• _Information supplied_:
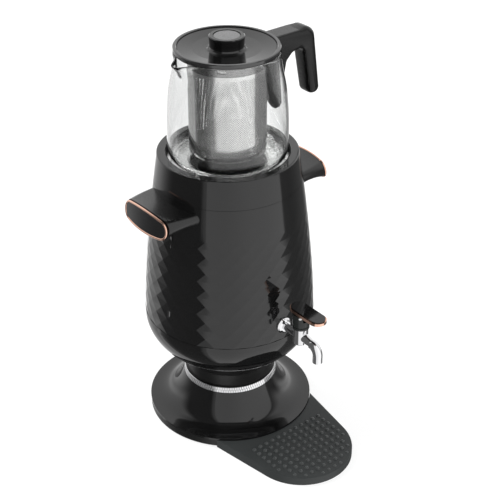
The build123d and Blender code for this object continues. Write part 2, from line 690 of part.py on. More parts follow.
def tap_lever():
    """Paddle with a hub between the bonnet's ears and a fork for the stem's pin."""
    low, high = LEVER_Z
    lever = paddle(1.3, low, high)
    hub = block((-4.3, 4.3), (PIVOT[0], TAP_Y + 4.4), (PIVOT[1] - 3.2, low + 0.5))
    hub += block((-4.3, 4.3), (PIVOT[0] - 4, PIVOT[0]), (PIVOT[1], low + 0.5))
    hub += rod(4.0, (-4.3, *PIVOT), (4.3, *PIVOT))
    hub -= block((-STEM_R - 0.5, STEM_R + 0.5), (PIVOT[0] + 3.2, TAP_Y + 6), (195, low - 0.4))
    slot = rod(FORK_SLOT, (-6, TAP_Y + 1.1, PIVOT[1]), (6, TAP_Y + 1.1, PIVOT[1]))
    slot += rod(FORK_SLOT, (-6, TAP_Y - 0.6, PIVOT[1]), (6, TAP_Y - 0.6, PIVOT[1]))
    slot += block((-6, 6), (TAP_Y - 0.6, TAP_Y + 1.1), (PIVOT[1] - FORK_SLOT, PIVOT[1] + FORK_SLOT))
    return lever + (hub - slot) - rod(PIVOT_R + RUNNING, (-12, *PIVOT), (12, *PIVOT))


def lever_trim():
    """Metal rim round the paddle."""
    return paddle(0, LEVER_Z[0] + 0.8, LEVER_Z[1] - 1.4) - paddle(1.3, LEVER_Z[0], LEVER_Z[1])


def lever_pin():
    barrel = Pos(0, TAP_Y, PIVOT[1]) * Cylinder(BONNET_R - 0.2, 12)
    return rod(PIVOT_R - 0.01, (-9.0, *PIVOT), (9.0, *PIVOT)) & barrel


# ---------------------------------------------------------------- teapot
def arc_centre(radius, start, slope):
    """Centre of an arc of the glass that leaves a point with a slope, the run of radius over height."""
    length = math.hypot(1, slope)
    return start[0] - radius / length, start[1] + radius * slope / length


def glass_radius(z):
    """Outer radius of the glass at a height, along its three tangent arcs."""
    def on_belly(height):
        return GLASS_R - BELLY_ARC + math.sqrt(BELLY_ARC ** 2 - (height - GLASS_BELLY_Z) ** 2)

    if z <= SHOULDER_Z:
        return on_belly(z)
    knee = (on_belly(SHOULDER_Z), SHOULDER_Z)
    slope = -(SHOULDER_Z - GLASS_BELLY_Z) / (knee[0] - GLASS_R + BELLY_ARC)
    r, middle = arc_centre(SHOULDER_ARC, knee, slope)
    if z <= THROAT_Z:
        return r + math.sqrt(SHOULDER_ARC ** 2 - (z - middle) ** 2)
    throat = (r + math.sqrt(SHOULDER_ARC ** 2 - (THROAT_Z - middle) ** 2), THROAT_Z)
    slope = -(THROAT_Z - middle) / (throat[0] - r)
    r, middle = arc_centre(-THROAT_ARC, throat, slope)
    return r - math.sqrt(THROAT_ARC ** 2 - (z - middle) ** 2)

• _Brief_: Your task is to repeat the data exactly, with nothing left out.

• _Exercise response_:
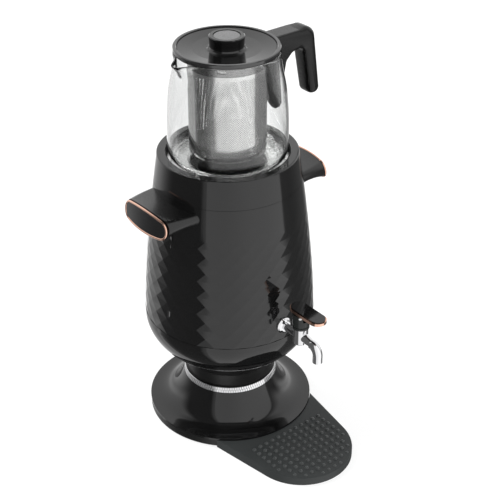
The build123d and Blender code for this object continues. Write part 2, from line 690 of part.py on. More parts follow.
def tap_lever():
    """Paddle with a hub between the bonnet's ears and a fork for the stem's pin."""
    low, high = LEVER_Z
    lever = paddle(1.3, low, high)
    hub = block((-4.3, 4.3), (PIVOT[0], TAP_Y + 4.4), (PIVOT[1] - 3.2, low + 0.5))
    hub += block((-4.3, 4.3), (PIVOT[0] - 4, PIVOT[0]), (PIVOT[1], low + 0.5))
    hub += rod(4.0, (-4.3, *PIVOT), (4.3, *PIVOT))
    hub -= block((-STEM_R - 0.5, STEM_R + 0.5), (PIVOT[0] + 3.2, TAP_Y + 6), (195, low - 0.4))
    slot = rod(FORK_SLOT, (-6, TAP_Y + 1.1, PIVOT[1]), (6, TAP_Y + 1.1, PIVOT[1]))
    slot += rod(FORK_SLOT, (-6, TAP_Y - 0.6, PIVOT[1]), (6, TAP_Y - 0.6, PIVOT[1]))
    slot += block((-6, 6), (TAP_Y - 0.6, TAP_Y + 1.1), (PIVOT[1] - FORK_SLOT, PIVOT[1] + FORK_SLOT))
    return lever + (hub - slot) - rod(PIVOT_R + RUNNING, (-12, *PIVOT), (12, *PIVOT))


def lever_trim():
    """Metal rim round the paddle."""
    return paddle(0, LEVER_Z[0] + 0.8, LEVER_Z[1] - 1.4) - paddle(1.3, LEVER_Z[0], LEVER_Z[1])


def lever_pin():
    barrel = Pos(0, TAP_Y, PIVOT[1]) * Cylinder(BONNET_R - 0.2, 12)
    return rod(PIVOT_R - 0.01, (-9.0, *PIVOT), (9.0, *PIVOT)) & barrel


# ---------------------------------------------------------------- teapot
def arc_centre(radius, start, slope):
    """Centre of an arc of the glass that leaves a point with a slope, the run of radius over height."""
    length = math.hypot(1, slope)
    return start[0] - radius / length, start[1] + radius * slope / length


def glass_radius(z):
    """Outer radius of the glass at a height, along its three tangent arcs."""
    def on_belly(height):
        return GLASS_R - BELLY_ARC + math.sqrt(BELLY_ARC ** 2 - (height - GLASS_BELLY_Z) ** 2)

    if z <= SHOULDER_Z:
        return on_belly(z)
    knee = (on_belly(SHOULDER_Z), SHOULDER_Z)
    slope = -(SHOULDER_Z - GLASS_BELLY_Z) / (knee[0] - GLASS_R + BELLY_ARC)
    r, middle = arc_centre(SHOULDER_ARC, knee, slope)
    if z <= THROAT_Z:
        return r + math.sqrt(SHOULDER_ARC ** 2 - (z - middle) ** 2)
    throat = (r + math.sqrt(SHOULDER_ARC ** 2 - (THROAT_Z - middle) ** 2), THROAT_Z)
    slope = -(THROAT_Z - middle) / (throat[0] - r)
    r, middle = arc_centre(-THROAT_ARC, throat, slope)
    return r - math.sqrt(THROAT_ARC ** 2 - (z - middle) ** 2)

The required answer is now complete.